Permutation: If we choose the $n^{th}$ object out of a set containing `n` different objects, then it can be choose in any of `n` positions in any of the permutations of $(n-1)$ objects. Further, if we choose the $(n-1)^{th}$ object out of a set containing $(n-1)$ different objects, then it can be choose in any of $(n-1)$ positions in any of the permutations of $(n-2)$ objects, etc. Therefore there are $$n\times(n-1)\times(n-2)\ldots\times 2\times 1=n!$$ possible permutations of `n` objects. $n!$ is read "`n` factorial" ant it is the standard notation for this product. According to the agreement is $0! = 1.$ If we want to choose `r` different objects out of an ordered list of `n` objects, and the order in which we choose the objects matters, then for the first object we have `n` possibilities, and no matter which object we chose, for the second one there are $n-1$ possibilities, for the third there are $n-2$ possibilities, and so on, with $n-(r-1)$ possibilities for the $r^{th}$. Hence, there are $P(n,r)$ ways to choose the `r` objects.
The users may refer the below table for quick reference to check what are all the permutations and combinations for n distinct objects taken r at a time. To verify the calculation, use the above nPr and nCk calculator.
Objects | nPr |
---|---|
2P1 | 2 |
2P2 | 2 |
3P1 | 3 |
3P2 | 6 |
3P3 | 6 |
4P1 | 4 |
4P2 | 12 |
4P3 | 24 |
4P4 | 24 |
5P1 | 5 |
5P2 | 20 |
5P3 | 60 |
5P4 | 120 |
5P5 | 120 |
6P1 | 6 |
6P2 | 30 |
6P3 | 120 |
6P4 | 360 |
6P5 | 720 |
6P6 | 720 |
n-CHOOSE-k | nCk |
---|---|
2 choose 1 | 2 |
2 choose 2 | 1 |
3 choose 1 | 3 |
3 choose 2 | 3 |
3 choose 3 | 1 |
4 choose 1 | 4 |
4 choose 2 | 6 |
4 choose 3 | 4 |
4 choose 4 | 1 |
5 choose 1 | 5 |
5 choose 2 | 10 |
5 choose 3 | 10 |
5 choose 4 | 5 |
5 choose 5 | 1 |
6 choose 1 | 6 |
6 choose 2 | 15 |
6 choose 3 | 20 |
6 choose 4 | 15 |
6 choose 5 | 6 |
6 choose 6 | 1 |
The below solved example problem may useful to understand how the values are being used in permutations P(n,r) & combinations C(n,r) calculation by using the above formulas.
Example Problem 1
Find the number of different permutations nPr & combinations nCr of a box containing 6 distinct colour balls taken 3 at a time?
Solution
Data given
n = 6
r = 3
Step by step calculation
formula to find permutation nPr = n!/(n-r)!

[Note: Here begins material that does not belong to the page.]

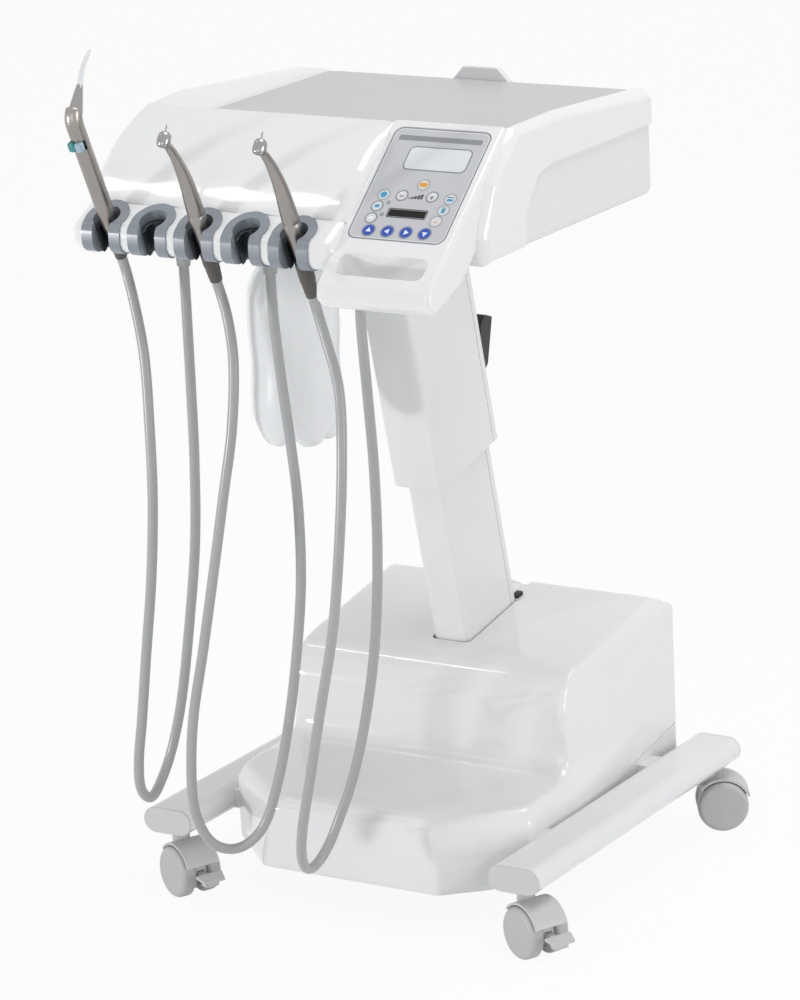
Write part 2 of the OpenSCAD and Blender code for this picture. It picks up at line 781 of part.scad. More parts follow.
module bottle_cap() {
  color("gray") placed() translate([bottle_at[0], bottle_at[1], head_floor_z - cap_h]) difference() {
    cylinder(d = cap_d, h = cap_h);
    translate([0, 0, -1]) cylinder(d = 28, h = cap_h - 3);
  }
}

module bottle() {
  r = bottle_d / 2;
  h = bottle_h;
  top = h + cap_h - 4.4;
  color("aliceblue") placed() translate([bottle_at[0], bottle_at[1], head_floor_z - cap_h - h])
    rotate_extrude() polygon(rounded([[0, 8, 0], [12, 8, 3], [16, 0, 3], [r - 12, 0, 3],
      [r - 5, 6, 6], [r, 22, 10], [r, h - 52, 24], [r - 9, h - 22, 10], [bottle_neck_r, h - 8, 1.5],
      [bottle_neck_r, top, 0], [0, top, 0]], 4));
}

// ---------------------------------------------------------------- casters

// A caster's own frame: X back along its trail, Y along its axle
module in_caster(side, end) {
  turn = end < 0 ? front_turn : (side > 0 ? rear_turn : 180 - rear_turn);
  translate([side * rail_x, end * stem_y, 0]) rotate([0, 0, turn]) children();
}

module along_axle() {
  translate([caster_trail, 0, wheel_r]) rotate([90, 0, 0]) children();
}

module caster_hood(side, end) {
  braked = end < 0;
  color("lightgray") placed() in_caster(side, end) difference() {
    union() {
      difference() {
        union() {
          // the arched cover over both wheels
          intersection() {
            along_axle() cylinder(r = hood_r, h = hood_w, center = true);
            along_axle() linear_extrude(hood_w, center = true) polygon([[0, 0],
              past * [cos(20), sin(20)], [past, past], [-past, past], past * [cos(140), sin(140)]]);
          }
          along_axle() cylinder(r = hood_core_r, h = hood_w, center = true);
          translate([0, 0, neck_foot]) cylinder(d = neck_d, h = rail_clear - move_clear - neck_foot);
        }
        for (s = [-1, 1]) along_axle() translate([0, 0, s * (wheel_gap / 2 - move_clear + past / 2)])
          cylinder(r = wheel_r + hood_gap, h = past, center = true);
      }
      along_axle() cylinder(d = axle_d, h = wheel_gap + 2 * wheel_w - 8, center = true);
    }
    translate([0, 0, neck_foot + 5]) cylinder(d = stem_d + 2 * run_clear, h = past);
    if (braked) translate([caster_trail + pedal_pin[0] - 5.5, -pedal_arm_w / 2 - move_clear, -past])
      cube([past, pedal_arm_w + 2 * move_clear, past + pedal_z + 1]);
  }
  if (braked) color("silver") placed() in_caster(side, end)
    translate([caster_trail + pedal_pin[0], 0, wheel_r + pedal_pin[1]]) rotate([90, 0, 0])
    cylinder(d = pedal_pin_d, h = wheel_gap - 2 * move_clear, center = true);
}

// One wheel: face 1 or -1 says on which side of the hood it turns
module caster_wheel(side, end, face) {
  r = wheel_r;
  w = wheel_w;
  color("silver") placed() in_caster(side, end) along_axle() mirror([0, 0, face < 0 ? 1 : 0])
    translate([0, 0, wheel_gap / 2]) difference() {
      rotate_extrude() polygon(concat([[0, 0], [r - 1.5, 0], [r, 1.5]],
        corner([r, 0], [r, w], [0, w - 0.6], 5, 5), [[0, w - 0.6]]));
      translate([0, 0, -1]) cylinder(d = axle_d + 2 * run_clear, h = w - 2.6);
    }
}

// The brake pedal: an arm on its pin, a sloped tread and a box below it
module brake_pedal(side) {
  foot = caster_trail + wheel_r + 10;
  tip = caster_trail + pedal_tip;
  pin = [caster_trail + pedal_pin[0], wheel_r + pedal_pin[1]];
  color("lightgray") placed() in_caster(side, -1) difference() {
    union() {
      translate([pin[0] - 4.5, -pedal_arm_w / 2, pin[1] - 3.5]) cube([foot + 2 - pin[0] + 4.5, pedal_arm_w, 8.3]);
      hull() {
        translate([foot, -pedal_w / 2, pedal_z]) cube([1, pedal_w, 2.4]);
        translate([tip - 1, -pedal_tip_w / 2, pedal_z - pedal_drop]) cube([1, pedal_tip_w, 2.4]);
      }
      translate([foot - 1, -7, pedal_z - 9]) cube([8, 14, 9]);
    }
    translate([pin[0], 0, pin[1]]) rotate([90, 0, 0]) cylinder(d = pedal_pin_d + 2 * run_clear, h = past, center = true);
  }
}

// ------------------------------------------------------------ instruments

// The holders that the syringe and the two handpieces hang in
syringe_slot = 0;
handpiece_slots = [2, 4];
button_z = 89;
button_w = 7;
button_h = 9;
button_travel = 1.5;
syringe_tilt = 2.8;
syringe_shift = 0.4;

module in_syringe() {
  in_holder(holder_x[syringe_slot]) translate([syringe_shift, 0, 0]) rotate([syringe_tilt, 0, 0]) children();
}

module syringe_body() {
  r = syringe_d / 2;
  color("gray") placed() in_syringe() difference() {
    union() {
      rotate_extrude() polygon(concat([[0, -18]], [[r - 3, -18]],
        rounded([[r - 1.6, -10, 0], [r, 0, 0], [r, syringe_len - 4, 0]], 1), [[r - 0.6, syringe_len], [0, syringe_len]]));
      translate([0, 0, syringe_len]) sphere(r - 0.6);
    }
    translate([-button_w - 0.7, -r - 1, button_z - button_h / 2 - 0.3])
      cube([2 * button_w + 1.4, 5 + button_travel, button_h + 0.6]);
  }
}

module syringe_button(s) {
  r = syringe_d / 2;
  color(s < 0 ? "teal" : "lightblue") placed() in_syringe()
    translate([s * (button_w / 2 + 0.2), 0, button_z]) translate([-button_w / 2, -r - 3, -button_h / 2])
    cube([button_w, 6.5, button_h]);
}

// Chrome cone and clear bent tip
module syringe_nozzle() {
  r = syringe_d / 2 - 0.6;
  color("silver") placed() in_syringe() translate([0, 0, syringe_len]) rotate([-46.4, 0, 0]) {
    difference() {
      translate([0, 0, 3]) cylinder(r1 = r - 1, r2 = 3, h = 26);
      sphere(r);
    }
    translate([0, 0, 29]) cylinder(d = 4, h = 20);
    translate([0, 0, 49]) sphere(d = 4);
    translate([0, 0, 49]) rotate([-22, 0, 0]) cylinder(d1 = 4, d2 = 2.6, h = 14);
  }
}

// Second bend of a handpiece, reach of its head past it, and the bur's lean to the rear
head_bend = 17;
head_len = 14;
bur_back = 25;

// The neck of a handpiece, from its bend
module on_neck(slot) {
  in_holder(holder_x[handpiece_slots[slot]]) translate([0, 0, grip_len]) rotate([neck_bend, 0, 0]) children();
}

module on_turbine(slot) {
  on_neck(slot) translate([0, 0, neck_len]) rotate([head_bend, 0, 0]) translate([0, 0, head_len])
    rotate([-head_bend - neck_bend - holder_lean - bur_back, 0, 0]) children();
}

module handpiece(slot) {
  r = grip_d / 2;
  color("gray") placed() difference() {
    union() {
      in_holder(holder_x[handpiece_slots[slot]]) rotate_extrude() polygon([[0, coupling_foot], [r - 1.6, coupling_foot],
        [r - 1.2, coupling_foot + 3], [r - 0.4, -6], [r, 6], [r, 16], [r - 0.5, 32], [r - 1.2, 48],
        [r - 2, grip_len], [0, grip_len]]);
      in_holder(holder_x[handpiece_slots[slot]]) translate([0, 0, grip_len]) sphere(r - 2);
      on_neck(slot) cylinder(r1 = r - 2, r2 = 4, h = neck_len);
      on_neck(slot) translate([0, 0, neck_len]) sphere(4);
      on_neck(slot) translate([0, 0, neck_len]) rotate([head_bend, 0, 0]) cylinder(r1 = 4, r2 = 3.4, h = head_len - 3);
      on_turbine(slot) translate([0, 0, -7]) rotate_extrude() polygon([[0, 0], [3.5, 0], [turbine_d / 2 - 0.6, 1.6],
        [turbine_d / 2, 3.5], [turbine_d / 2, 9], [4.6, 13], [2.6, 14.4], [0, 14.4]]);
    }
    on_turbine(slot) cylinder(d = bur_d + 2 * run_clear, h = past);
    in_holder(holder_x[handpiece_slots[slot]]) translate([0, 0, coupling_foot - 1])
      cylinder(d = 9 + 2 * run_clear, h = 15);
  }
}

module bur(slot) {
  color("silver") placed() on_turbine(slot) {
    translate([0, 0, 0.5]) cylinder(d = bur_d, h = 10);
    translate([0, 0, 10.5]) cylinder(d1 = bur_d, d2 = 0.8, h = 3);
  }
}

// Couplings and tapered strain reliefs between the instruments and hoses
module hose_reliefs() {
  color("dimgray") placed() {
    in_syringe() translate([0, 0, -36]) cylinder(d1 = hose_d + 1.6, d2 = 11.6, h = 18);
    for (slot = [0, 1]) in_holder(holder_x[handpiece_slots[slot]]) {
      translate([0, 0, -51 - 7 * slot]) cylinder(d1 = hose_d + 2.5, d2 = 15, h = 51 + 7 * slot + coupling_foot - 0.3);
      translate([0, 0, coupling_foot - 0.3]) cylinder(d = 9, h = 12);
    }
  }
}

// ------------------------------------------------------------------ hoses

// A smooth curve through the points, its k-th of n steps between two of them
function smooth_at(p, i, t) =
  let (last = len(p) - 1, a = p[max(0, i - 1)], b = p[i], c = p[i + 1], d = p[min(last, i + 2)])
  0.5 * ((2 * b) + (c - a) * t + (2 * a - 5 * b + 4 * c - d) * t * t + (3 * b - a - 3 * c + d) * t * t * t);

function hose_rings(p) = [for (i = [0 : len(p) - 2]) each [p[i]], p[len(p) - 1]];

module hose(path, first_lean = holder_lean) {
  rings = hose_rings(path);
  n = len(rings);
  points = [for (i = [0 : n - 1])
    let (t = unit_of(i == 0 ? [0, sin(first_lean), -cos(first_lean)]
           : i == n - 1 ? [0, 0, 1] : rings[i + 1] - rings[i - 1]),
         e1 = unit_of(cross(t, [0, 1, 0])), e2 = cross(t, e1))
    for (k = [0 : hose_sides - 1])
      rings[i] + hose_d / 2 * (e1 * cos(360 * k / hose_sides) + e2 * sin(360 * k / hose_sides))];
  sides = [for (i = [0 : n - 2], k = [0 : hose_sides - 1])
    let (m = (k + 1) % hose_sides)
    each [[i * hose_sides + k, i * hose_sides + m, (i + 1) * hose_sides + m],
          [i * hose_sides + k, (i + 1) * hose_sides + m, (i + 1) * hose_sides + k]]];
  ends = [[for (k = [hose_sides - 1 : -1 : 0]) k], [for (k = [0 : hose_sides - 1]) (n - 1) * hose_sides + k]];
  color("darkgray") placed() polyhedron(points, concat(sides, ends));
}

// ------------------------------------------------------------- the pieces

rail(-1);  // left_rail
rail(1);  // right_rail
rail_end_caps();
caster_stems();
cross_members();
ballast();
power_supply();
base_cover();
rear_skirt();
lower_column();
column_glides();
gas_cylinder();
caster_hood(-1, -1);  // front_left_hood
caster_hood(1, -1);  // front_right_hood
caster_hood(-1, 1);  // rear_left_hood
caster_hood(1, 1);  // rear_right_hood
caster_wheel(-1, -1, 1);  // front_left_wheel_a
caster_wheel(-1, -1, -1);  // front_left_wheel_b
caster_wheel(1, -1, 1);  // front_right_wheel_a
caster_wheel(1, -1, -1);  // front_right_wheel_b
caster_wheel(-1, 1, 1);  // rear_left_wheel_a
caster_wheel(-1, 1, -1);  // rear_left_wheel_b
caster_wheel(1, 1, 1);  // rear_right_wheel_a
caster_wheel(1, 1, -1);  // rear_right_wheel_b
brake_pedal(-1);  // left_brake_pedal
brake_pedal(1);  // right_brake_pedal
upper_sleeve();
gas_rod();
head_bracket();
lower_shell();
upper_cover();
tray_plate();
rear_handle();
control_panel();
panel_display();
panel_keys();
control_board();
holder_ring(holder_x[0]);  // holder_ring_1
holder_ring(holder_x[1]);  // holder_ring_2
holder_ring(holder_x[2]);  // holder_ring_3
holder_ring(holder_x[3]);  // holder_ring_4
holder_ring(holder_x[4]);  // holder_ring_5
holder_liners();
hose_outlets();
valve_block();
bottle_cap();
bottle();
release_lever();
syringe_body();
syringe_nozzle();
syringe_button(1);  // air_button
syringe_button(-1);  // water_button
handpiece(0);  // handpiece_1
handpiece(1);  // handpiece_2
bur(0);  // bur_1
bur(1);  // bur_2
hose_reliefs();
hose(hose_paths[0], holder_lean + syringe_tilt);  // hose_1
hose(hose_paths[1]);  // hose_2
hose(hose_paths[2]);  // hose_3
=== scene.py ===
"""Portable dental unit: the look of its pieces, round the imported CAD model."""
import math

import bmesh
import bpy
from mathutils import Matrix, Vector


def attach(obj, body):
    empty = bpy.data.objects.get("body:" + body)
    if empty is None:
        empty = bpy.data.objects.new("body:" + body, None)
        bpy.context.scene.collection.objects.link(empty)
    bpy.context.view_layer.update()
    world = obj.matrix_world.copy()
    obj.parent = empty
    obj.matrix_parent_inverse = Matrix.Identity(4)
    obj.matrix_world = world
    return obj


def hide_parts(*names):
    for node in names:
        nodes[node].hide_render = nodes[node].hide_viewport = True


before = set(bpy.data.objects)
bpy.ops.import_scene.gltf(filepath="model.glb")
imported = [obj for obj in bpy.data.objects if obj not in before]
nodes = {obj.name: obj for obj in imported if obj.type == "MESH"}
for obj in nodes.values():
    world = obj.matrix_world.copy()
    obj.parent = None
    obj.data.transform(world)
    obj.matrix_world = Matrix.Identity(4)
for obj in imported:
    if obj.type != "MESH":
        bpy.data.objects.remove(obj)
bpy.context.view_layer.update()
scene = bpy.context.scene
scene.view_settings.view_transform = "Standard"


# ---- The view ----------------------------------------------------------------
# A long lens from the unit's front right, a little above the head. The place and
# the turn come from the rails, whose ends and spread are known.
camera = bpy.data.objects.new("camera", bpy.data.cameras.new("camera"))
scene.collection.objects.link(camera)
camera.data.sensor_width = 36
camera.data.lens = 157.92  # mm, on the sensor's 36
camera.data.clip_end = 50
to_right = Vector((0.854299, 0.517729, -0.046147))
to_top = Vector((-0.104009, 0.257258, 0.960729))
backwards = Vector((0.509269, -0.815951, 0.273623))
turn = Matrix((to_right, to_top, backwards)).transposed()
camera.matrix_world = Matrix.Translation((2.08753, -3.34969, 1.50219)) @ turn.to_4x4()
scene.camera = camera


# ---- Hoses -------------------------------------------------------------------
# Three extruded silicone hoses. Each hangs in a long loop from its instrument down
# to near the base and up again to a gland under the head.
def linear(hexadecimal):
    """An sRGB hex colour as linear red, green, blue and alpha."""
    parts = [int(hexadecimal[i:i + 2], 16) / 255 for i in (0, 2, 4)]
    return [p / 12.92 if p <= 0.04045 else ((p + 0.055) / 1.055) ** 2.4 for p in parts] + [1.0]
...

n! = 6! = 6 x 5 x 4 x 3 x 2 x 1
n! = 720
(n - r)! = 3! = 3 x 2 x 1
(n - r)! = 6
r! = 3! = 3 x 2 x 1
r! = 6
substitute the values
= 720/6
nPr = 120
formula to find combination nCr = n!/(r!(n-r)!)
substitute the above values
= 720/(6 x 6)
nCr = 20
Example Problem 2
How to solve 5 choose 2?
Solution:
Data given
n = 5 and r = 2
nCr = n!/(r!(n-r)!) = 5!/(2! x 3!)
= (4 x 5)/(1 x 2) = 10
Hence, 5 choose 2 is 10.
Example Problem 3
How many 4 digit numbers can be formed using 4 digits?
24 different numbers can be obtained from 4 single digit numbers.
4 x 3 x 2 x 1 = 24
The use of permutations and combinations in mathematics and computer science is huge. Especially, they are often mentioned in graph theory, probability, geometry, etc. Discrete mathematics is one of the most important field in computer science. There are so many applications to graph theory, for example, Facebook uses many concepts of graph theory. nPr and nCk are used frequently to solve simple probability and geometry problems. For example, how many lines are determined by $15$ points, such that $4$ of them are collinear? Permutations and combinations are also useful in Bank Locker Safe, Door locks and Passwords.
Practice Problem 1 : The board of directors of some company is composed of
$10$ members. In how many ways can they select a chairperson, vice-chairperson and secretary, if one person cannot hold more than one office?
Practice Problem 2 : At a school, there are $15$ names on the ballot for handball team. Six will be selected to form a team. How many different teams of 6 can be formed?
The permutation and combination calculator, formula, example calculation (work with steps), real world problems and practice problems would be very useful for grade school students (K-12 education) to understand the main concept of combinatorics. This concept can be of significance in many fields of science and real life.